In [1]:
pip install transformers


Note: you may need to restart the kernel to use updated packages.


In [2]:
import os
import torch
from torch.utils.data import DataLoader
from transformers import SwinForImageClassification, AutoFeatureExtractor
from torchvision import transforms
from torchvision.datasets import ImageFolder
from tqdm import tqdm  # Optional: for progress bars


In [3]:
# Define your dataset path
data_path = '/kaggle/input/gallbladder/Gallblader Diseases Dataset'

# Load the feature extractor
feature_extractor = AutoFeatureExtractor.from_pretrained('microsoft/swin-base-patch4-window7-224')

# Define transformations
transform = transforms.Compose([
    transforms.Resize((224, 224)),  # Resize images to 224x224
    transforms.ToTensor(),  # Convert images to tensors
])

# Load dataset
dataset = ImageFolder(root=data_path, transform=transform)
train_size = int(0.8 * len(dataset))  # 80% for training
test_size = len(dataset) - train_size  # 20% for testing
train_dataset, test_dataset = torch.utils.data.random_split(dataset, [train_size, test_size])

# Create data loaders
train_loader = DataLoader(train_dataset, batch_size=32, shuffle=True)
test_loader = DataLoader(test_dataset, batch_size=32, shuffle=False)

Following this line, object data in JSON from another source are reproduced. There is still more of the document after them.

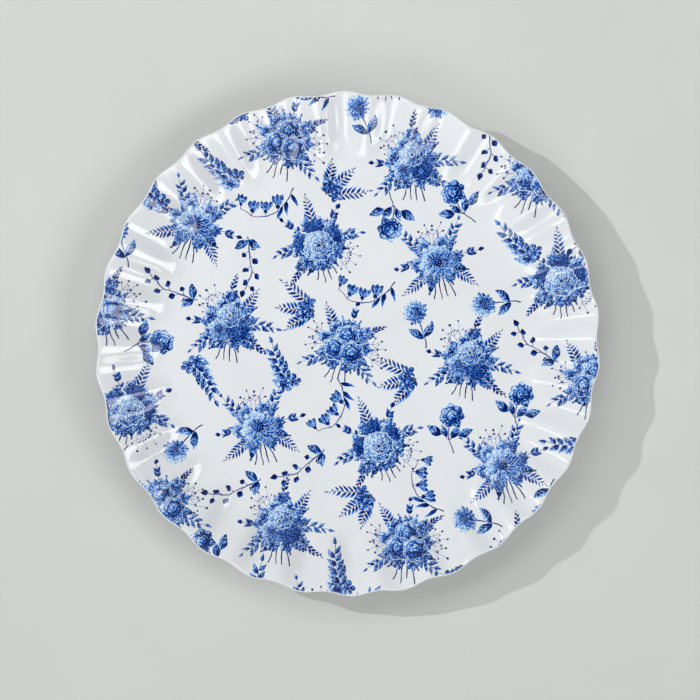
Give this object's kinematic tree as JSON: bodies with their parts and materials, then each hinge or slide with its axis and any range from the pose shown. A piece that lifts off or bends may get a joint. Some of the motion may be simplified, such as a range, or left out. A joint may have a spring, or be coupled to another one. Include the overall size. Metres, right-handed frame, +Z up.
{
  "type": "dinner plate",
  "caption": "Round china dinner plate with a flat well, a fluted flaring rim, a scalloped lip and a narrow foot ring, printed all over with blue flower sprays.",
  "frame": {"origin": "on the plate's axis, at the table surface that the foot ring stands on", "axes": "+Z up along the plate's axis, out of the eating side; +X and +Y level, with one scallop crest on +Y"},
  "size_m": [0.2686, 0.27, 0.024],
  "materials": {
    "glazed_china": "clear glossy glaze over white china",
    "unglazed_foot": "matt ground biscuit",
    "cobalt_print": "cobalt blue print under a glossy glaze"
  },
  "bodies": {
    "root": {"plate_body": "glazed_china", "foot_ring": "unglazed_foot"}
  },
  "joints": []
}
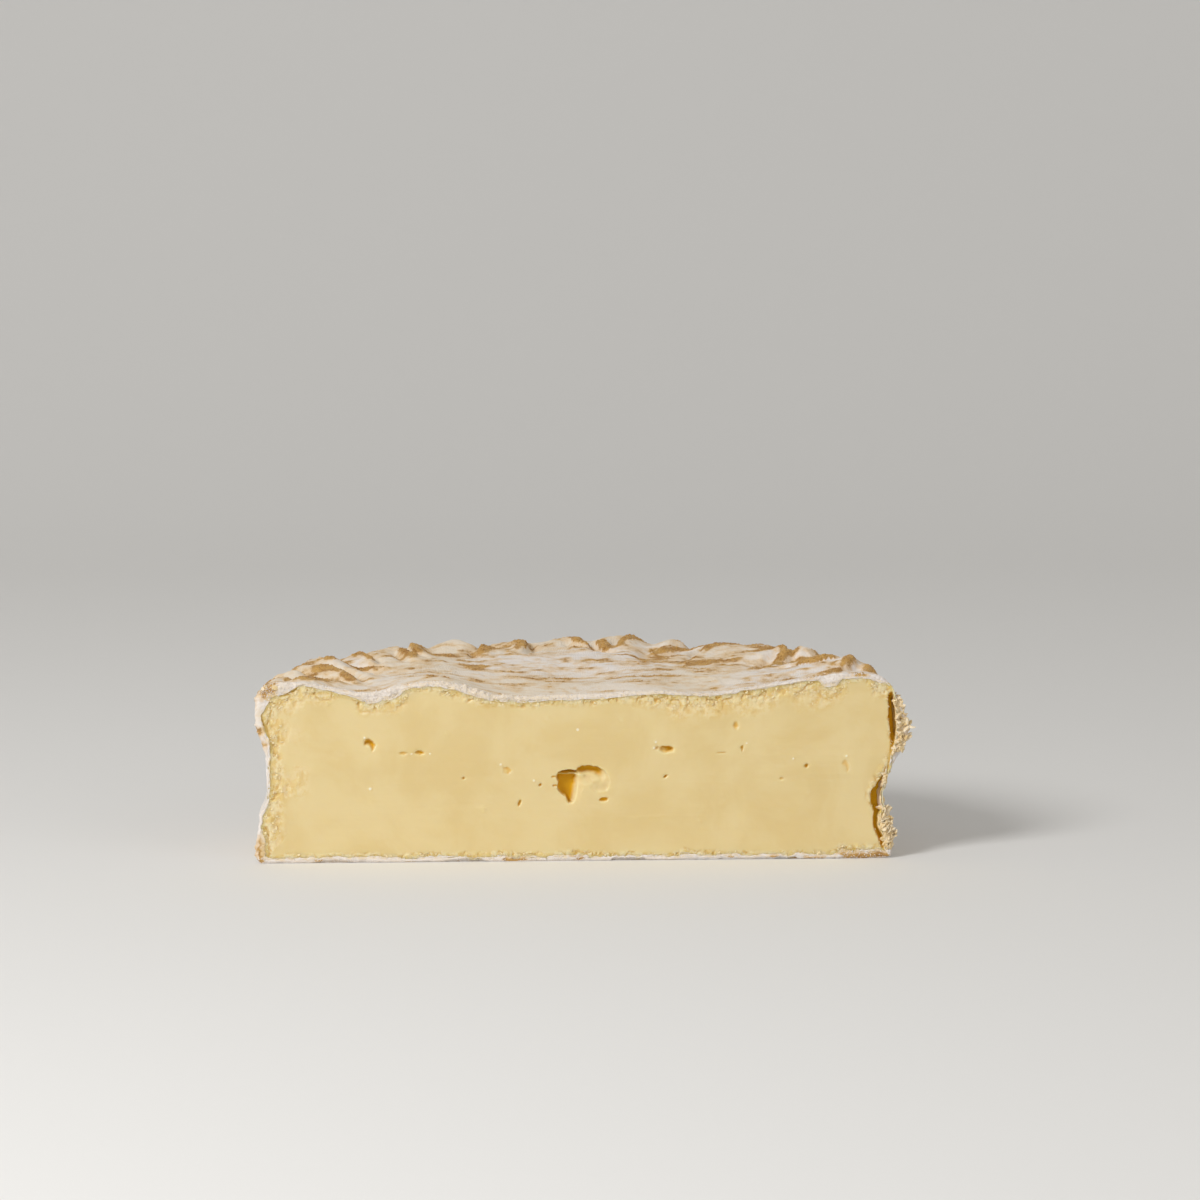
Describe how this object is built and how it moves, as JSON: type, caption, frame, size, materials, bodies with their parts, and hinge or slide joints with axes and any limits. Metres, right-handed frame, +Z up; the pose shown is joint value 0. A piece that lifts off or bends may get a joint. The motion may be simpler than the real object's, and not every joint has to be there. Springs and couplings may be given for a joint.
{
  "type": "half camembert-style cheese",
  "caption": "Half of a small soft-ripened cheese wheel with a wrinkled bloomy rind, lying flat, its straight cut showing pale paste with small eyes.",
  "frame": {"origin": "under the middle of the half's box, on the surface that the half lies on", "axes": "+X along the straight cut, +Y from the cut towards the round side, +Z up through the wheel's thickness"},
  "size_m": [0.1108, 0.0538, 0.0326],
  "materials": {
    "rind": "matt, velvety white bloom with tan worn patches",
    "paste": "satin, soft and slightly translucent"
  },
  "bodies": {
    "root": {"half_cheese": "rind"}
  },
  "joints": []
}
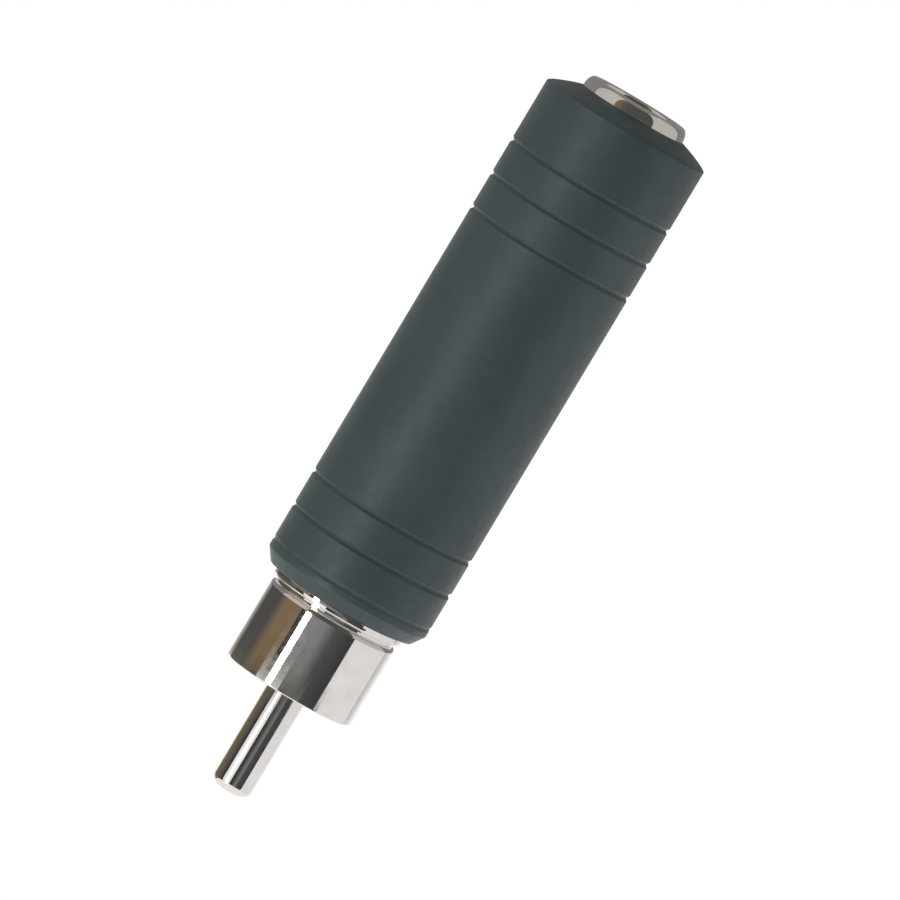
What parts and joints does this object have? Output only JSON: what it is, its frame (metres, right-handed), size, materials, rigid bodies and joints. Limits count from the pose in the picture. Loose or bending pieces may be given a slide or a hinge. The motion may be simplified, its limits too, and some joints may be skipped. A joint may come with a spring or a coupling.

preprocessor_config.json:   0%|          | 0.00/255 [00:00<?, ?B/s]



In [4]:
# Load pre-trained Swin model
model = SwinForImageClassification.from_pretrained(
    'microsoft/swin-base-patch4-window7-224',
    num_labels=len(dataset.classes),  # Number of classes in your dataset
    ignore_mismatched_sizes=True       # Ignore size mismatch in the classifier layer
)

device = torch.device('cuda' if torch.cuda.is_available() else 'cpu')
model.to(device)


config.json:   0%|          | 0.00/71.8k [00:00<?, ?B/s]

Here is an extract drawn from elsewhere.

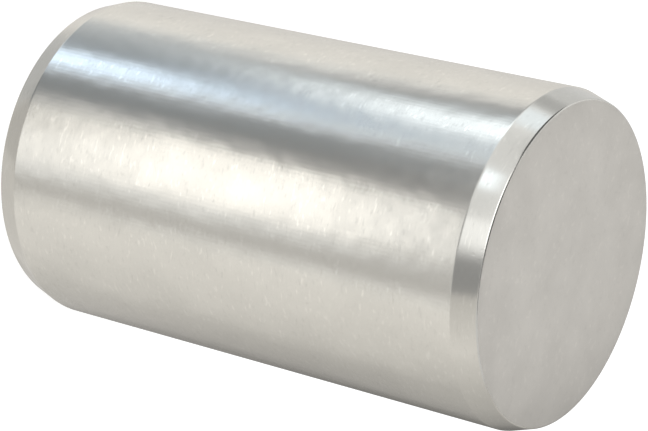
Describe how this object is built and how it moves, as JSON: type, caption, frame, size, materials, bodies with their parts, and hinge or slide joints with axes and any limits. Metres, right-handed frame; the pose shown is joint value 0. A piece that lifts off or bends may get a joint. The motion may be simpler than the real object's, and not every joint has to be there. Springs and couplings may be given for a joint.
{
  "type": "dowel pin",
  "caption": "Straight round dowel pin: a solid ground steel shank with a short lead chamfer at each flat end, for locating and joining drilled parts.",
  "frame": {"origin": "centre of the end face that the pin stands on", "axes": "+Z along the pin's axis, from the end face it stands on to the other; the pin is round, so X and Y are free"},
  "size_m": [0.0112, 0.0112, 0.0189],
  "materials": {
    "ground_steel": "centreless ground shank with a fine lay round the pin, smooth turned chamfers, matte flat end faces"
  },
  "bodies": {
    "root": {"dowel_pin": "ground_steel"}
  },
  "joints": []
}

model.safetensors:   0%|          | 0.00/352M [00:00<?, ?B/s]

Some weights of SwinForImageClassification were not initialized from the model checkpoint at microsoft/swin-base-patch4-window7-224 and are newly initialized because the shapes did not match:
- classifier.bias: found shape torch.Size([1000]) in the checkpoint and torch.Size([9]) in the model instantiated
- classifier.weight: found shape torch.Size([1000, 1024]) in the checkpoint and torch.Size([9, 1024]) in the model instantiated
You should probably TRAIN this model on a down-stream task to be able to use it for predictions and inference.

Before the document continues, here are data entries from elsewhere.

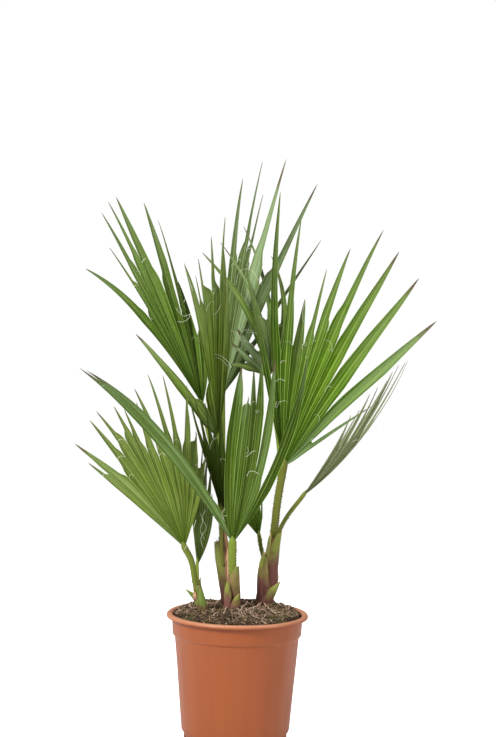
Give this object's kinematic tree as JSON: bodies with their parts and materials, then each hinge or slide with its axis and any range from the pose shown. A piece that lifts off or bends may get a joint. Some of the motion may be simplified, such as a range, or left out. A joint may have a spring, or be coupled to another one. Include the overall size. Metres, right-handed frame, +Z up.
{
  "type": "potted mexican fan palm",
  "caption": "Young Mexican fan palms with pleated fan leaves, planted in potting soil in a terracotta-coloured plastic nursery pot.",
  "frame": {"origin": "centre of the pot's base, on the floor", "axes": "+Z up along the pot's axis, -Y towards the viewer of the picture, +X to the viewer's right"},
  "size_m": [0.4727, 0.2423, 0.7831],
  "materials": {
    "pot": "satin terracotta-coloured plastic",
    "soil": "loose fibrous peat",
    "sheath": "satin purple-brown to green leaf bases",
    "leaf": "satin green leaf",
    "olive_leaf": "satin olive-green leaf",
    "dark_leaf": "satin dark green leaf"
  },
  "bodies": {
    "root": {"pot": "pot", "soil": "soil", "stem_left": "sheath", "stem_middle": "sheath", "stem_right": "sheath", "frond_back": "dark_leaf", "frond_centre_dark": "dark_leaf", "frond_centre_olive": "olive_leaf", "frond_front": "leaf", "frond_left_folded": "dark_leaf", "frond_left_low": "olive_leaf", "frond_right": "leaf", "frond_right_low": "olive_leaf", "frond_small": "leaf", "frond_top": "leaf", "frond_top_left": "leaf"}
  },
  "joints": []
}
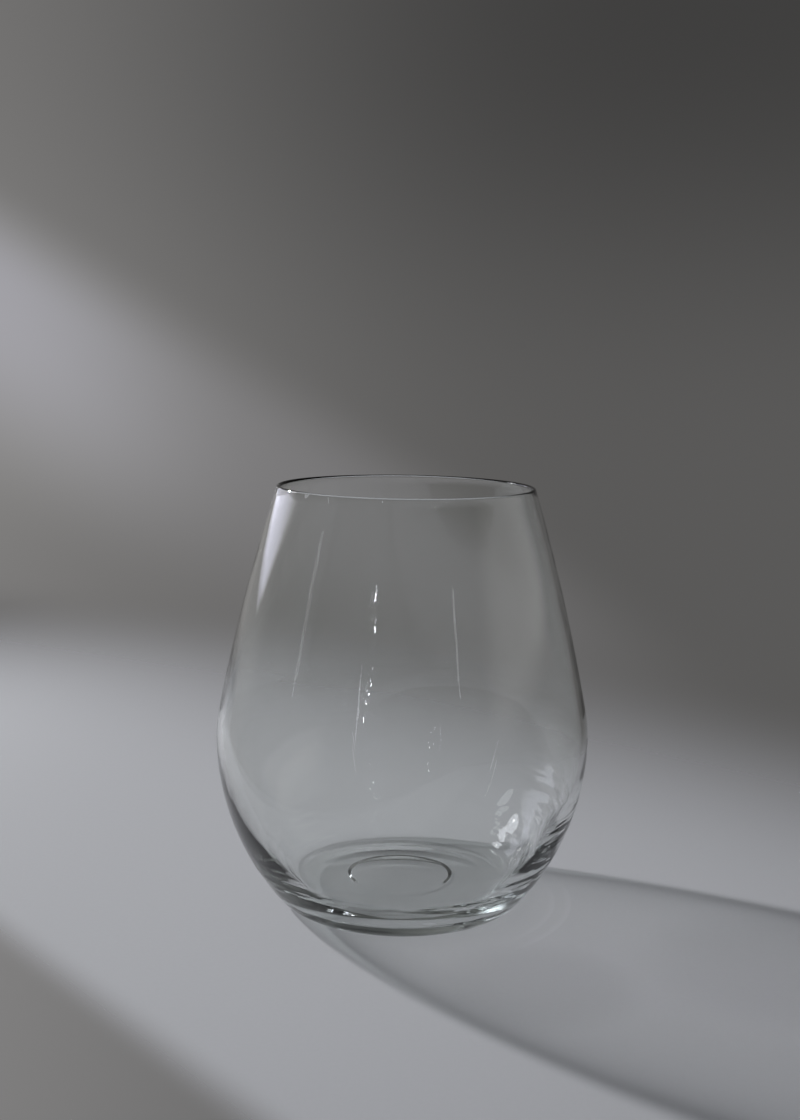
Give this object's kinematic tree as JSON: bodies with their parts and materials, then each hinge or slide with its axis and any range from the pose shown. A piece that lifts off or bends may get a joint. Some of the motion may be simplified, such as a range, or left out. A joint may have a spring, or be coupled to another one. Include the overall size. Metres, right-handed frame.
{
  "type": "stemless wine glass",
  "caption": "Clear stemless wine glass with a round belly, a mouth drawn in to a thin rounded rim, a heavy base and a dimpled underside.",
  "frame": {"origin": "centre of the standing plane, on the axis of the glass", "axes": "+Z along the axis, up through the mouth; the glass is a body of revolution, so X and Y are free"},
  "size_m": [0.1018, 0.1018, 0.115],
  "materials": {
    "clear_glass": "clear, fire polished, with a trace of green in the thick base"
  },
  "bodies": {
    "root": {"stemless_glass": "clear_glass"}
  },
  "joints": []
}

SwinForImageClassification(
  (swin): SwinModel(
    (embeddings): SwinEmbeddings(
      (patch_embeddings): SwinPatchEmbeddings(
        (projection): Conv2d(3, 128, kernel_size=(4, 4), stride=(4, 4))
      )
      (norm): LayerNorm((128,), eps=1e-05, elementwise_affine=True)
      (dropout): Dropout(p=0.0, inplace=False)
    )
    (encoder): SwinEncoder(
      (layers): ModuleList(
        (0): SwinStage(
          (blocks): ModuleList(
            (0-1): 2 x SwinLayer(
              (layernorm_before): LayerNorm((128,), eps=1e-05, elementwise_affine=True)
              (attention): SwinAttention(
                (self): SwinSelfAttention(
                  (query): Linear(in_features=128, out_features=128, bias=True)
                  (key): Linear(in_features=128, out_features=128, bias=True)
                  (value): Linear(in_features=128, out_features=128, bias=True)
                  (dropout): Dropout(p=0.0, inplace=False)
                )
                (output): SwinSelfO

In [5]:
# Define loss function and optimizer
criterion = torch.nn.CrossEntropyLoss()
optimizer = torch.optim.Adam(model.parameters(), lr=1e-4)


In [6]:
def train(model, train_loader, criterion, optimizer, epochs=10):
    model.train()
    for epoch in range(epochs):
        running_loss = 0.0
        for inputs, labels in tqdm(train_loader):  # Optional: use tqdm for progress bar
            inputs, labels = inputs.to(device), labels.to(device)

            # Zero the parameter gradients
            optimizer.zero_grad()

            # Forward pass
            outputs = model(inputs).logits  # Get logits from model
            loss = criterion(outputs, labels)

            # Backward pass and optimize
            loss.backward()
            optimizer.step()

            running_loss += loss.item()
        print(f'Epoch [{epoch + 1}/{epochs}], Loss: {running_loss / len(train_loader):.4f}')


In [7]:
def test(model, test_loader):
    model.eval()
    correct = 0
    total = 0
    with torch.no_grad():
        for inputs, labels in test_loader:
            inputs, labels = inputs.to(device), labels.to(device)
            outputs = model(inputs).logits  # Get logits from model
            _, predicted = torch.max(outputs.data, 1)
            total += labels.size(0)
            correct += (predicted == labels).sum().item()
    print(f'Accuracy of the model on the test dataset: {100 * correct / total:.2f}%')


In [8]:
# Train the model
train(model, train_loader, criterion, optimizer, epochs=5)

# Test the model
test(model, test_loader)


100%|██████████| 268/268 [05:06<00:00,  1.14s/it]


Epoch [1/5], Loss: 1.0953


100%|██████████| 268/268 [04:39<00:00,  1.04s/it]


Epoch [2/5], Loss: 0.1137


100%|██████████| 268/268 [04:37<00:00,  1.03s/it]


Epoch [3/5], Loss: 0.0469


100%|██████████| 268/268 [04:38<00:00,  1.04s/it]


Epoch [4/5], Loss: 0.0458


100%|██████████| 268/268 [04:39<00:00,  1.04s/it]


Epoch [5/5], Loss: 0.0163
Accuracy of the model on the test dataset: 99.49%


In [9]:
# Save the trained model and feature extractor to a specified directory
savedPath='/kaggle/working/swin_model'
model.save_pretrained(savedPath)
feature_extractor.save_pretrained(savedPath)


['/kaggle/working/swin_model/preprocessor_config.json']